Robert had pulled ahead and, in a show of great eagerness, has already reached the summit. He returns in the late afternoon, and, ostensibly to take photos of us, will reclimb with Bob and myself in the morning.
Hiking Kerinci's volcanic slopes above high camp. |
We start around first light, and the going is cold and windy for much of the climb. In fact, it is uncomfortably cold - but not bitterly cold. Cold enough to wear gloves and multiple layers. Not cold enough to worry about frostbite. Relief is found by remaining inside gulleys formed by erosion within the volcanic material.

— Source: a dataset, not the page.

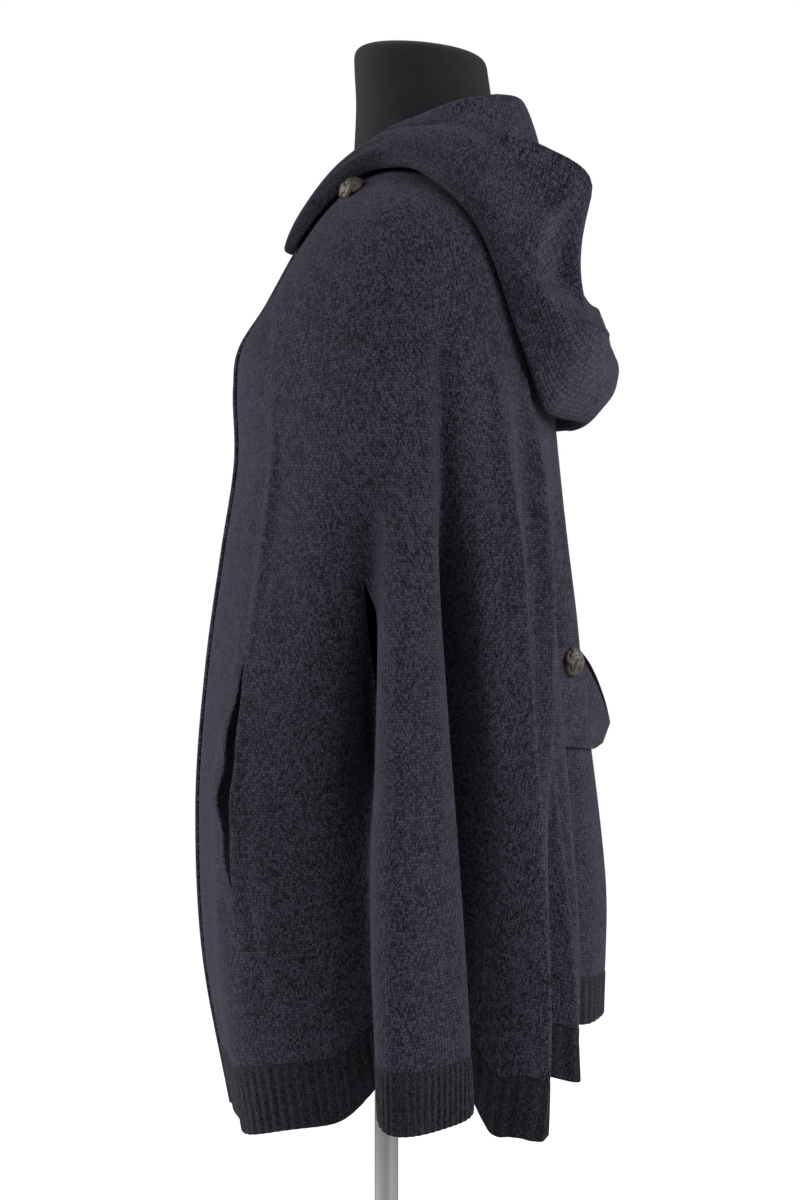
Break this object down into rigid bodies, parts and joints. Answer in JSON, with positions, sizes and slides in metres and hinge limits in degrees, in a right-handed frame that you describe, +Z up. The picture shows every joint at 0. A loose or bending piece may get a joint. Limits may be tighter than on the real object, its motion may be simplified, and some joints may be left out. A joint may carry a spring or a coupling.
{
  "type": "hooded knitted cape cardigan on a limbless dress form with a pole stand",
  "caption": "Hooded, knitted cape cardigan with a ribbed hem, hand slits and a slack half-belt, on a dress form with a pole and a round base.",
  "frame": {"origin": "middle of the underside of the base plate, on the pole's axis", "axes": "+Z up, the cardigan's front faces -Y, the wearer's left is +X"},
  "size_m": [0.5998, 0.384, 1.487],
  "materials": {
    "charcoal_knit": "melange wool knit, soft and matt",
    "charcoal_rib": "two by two ribbed wool knit, matt",
    "braided_leather": "woven leather strands, satin",
    "black_jersey": "smooth stretched jersey, matt",
    "polished_steel": "polished",
    "brushed_steel": "brushed"
  },
  "bodies": {
    "root": {"front_left": "charcoal_knit", "front_right": "charcoal_knit", "side_left": "charcoal_knit", "side_right": "charcoal_knit", "back": "charcoal_knit", "hood_left": "charcoal_knit", "hood_right": "charcoal_knit", "half_belt": "charcoal_knit", "hem_front_left": "charcoal_rib", "hem_front_right": "charcoal_rib", "hem_side_left": "charcoal_rib", "hem_side_right": "charcoal_rib", "hem_back": "charcoal_rib", "band_left": "charcoal_rib", "band_right": "charcoal_rib", "neck_button": "braided_leather", "belt_button_left": "braided_leather", "belt_button_right": "braided_leather", "dress_form": "black_jersey", "pole": "polished_steel", "base_plate": "brushed_steel"}
  },
  "joints": []
}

Robert and I summit in roughly 90 minutes, Bob coming perhaps a half hour later with our guide. We wait for him, as always - but especially this time since we have now completely succeeded in our principal goal of climbing all four Earth Fifty Finest peaks. Bob is elated.
Robert (standing), guide (left, seated), and Adam at Kerinci's summit. Cold. |
The views are spectacular, as we see dozens of miles in many directions, plus several thousand feet below to much more than just one town and village. It is lushly verdant in the valleys; there are lakes, farm fields, towns - and all far, far below.
Satisfaction fills me. Everything is so peaceful, so green, so removed from the concrete and asphalt of San Diego. I am here, at the top of Sumatra halfway around the world!
Atop the final, hardwired goal of our five week odyssey I am reluctant to leave. Yet descend we must, and, a short hour or so later we are back at camp under a rapidly warming day.
Gunung Kerinci and native vegetation |
We break camp by about 10:30 a.m. and descend, carefully at times through the mud trenches, all the way to base. We anticipate rain as with nearly all afternoons, but are somehow spared this indignity as we approach pavement at the edge of plowed fields.
I insist that Bob do his jig that is reserved for very special successes. He does this, trotting in a circle and shouting as Robert films.
We return to the homestay for a third night. On my suggestion an omelette with fried potatoes is our main dish - a frittata; other foods, plus much rice, fill the tabletop.
I stress to the lady of the house, who has "connections", how important it is for us to arrange transportation the next day.
Fortunately, a man and his minivan appears for the eight hour drive north to our next venue - the city of Bukittinggi ("high hill") and its pair of nearby ultra prominence summits.
The guide bids us farewell while giving me an Islamic prayer cap. Having become friends, we pledge to not forget each other despite great distance. As he knows I am Jewish, the guide clearly makes the distinction between one's religion and one's character.
Our goals are basically overwith, the remaining time used to climb extra mountains not on the original itinerary.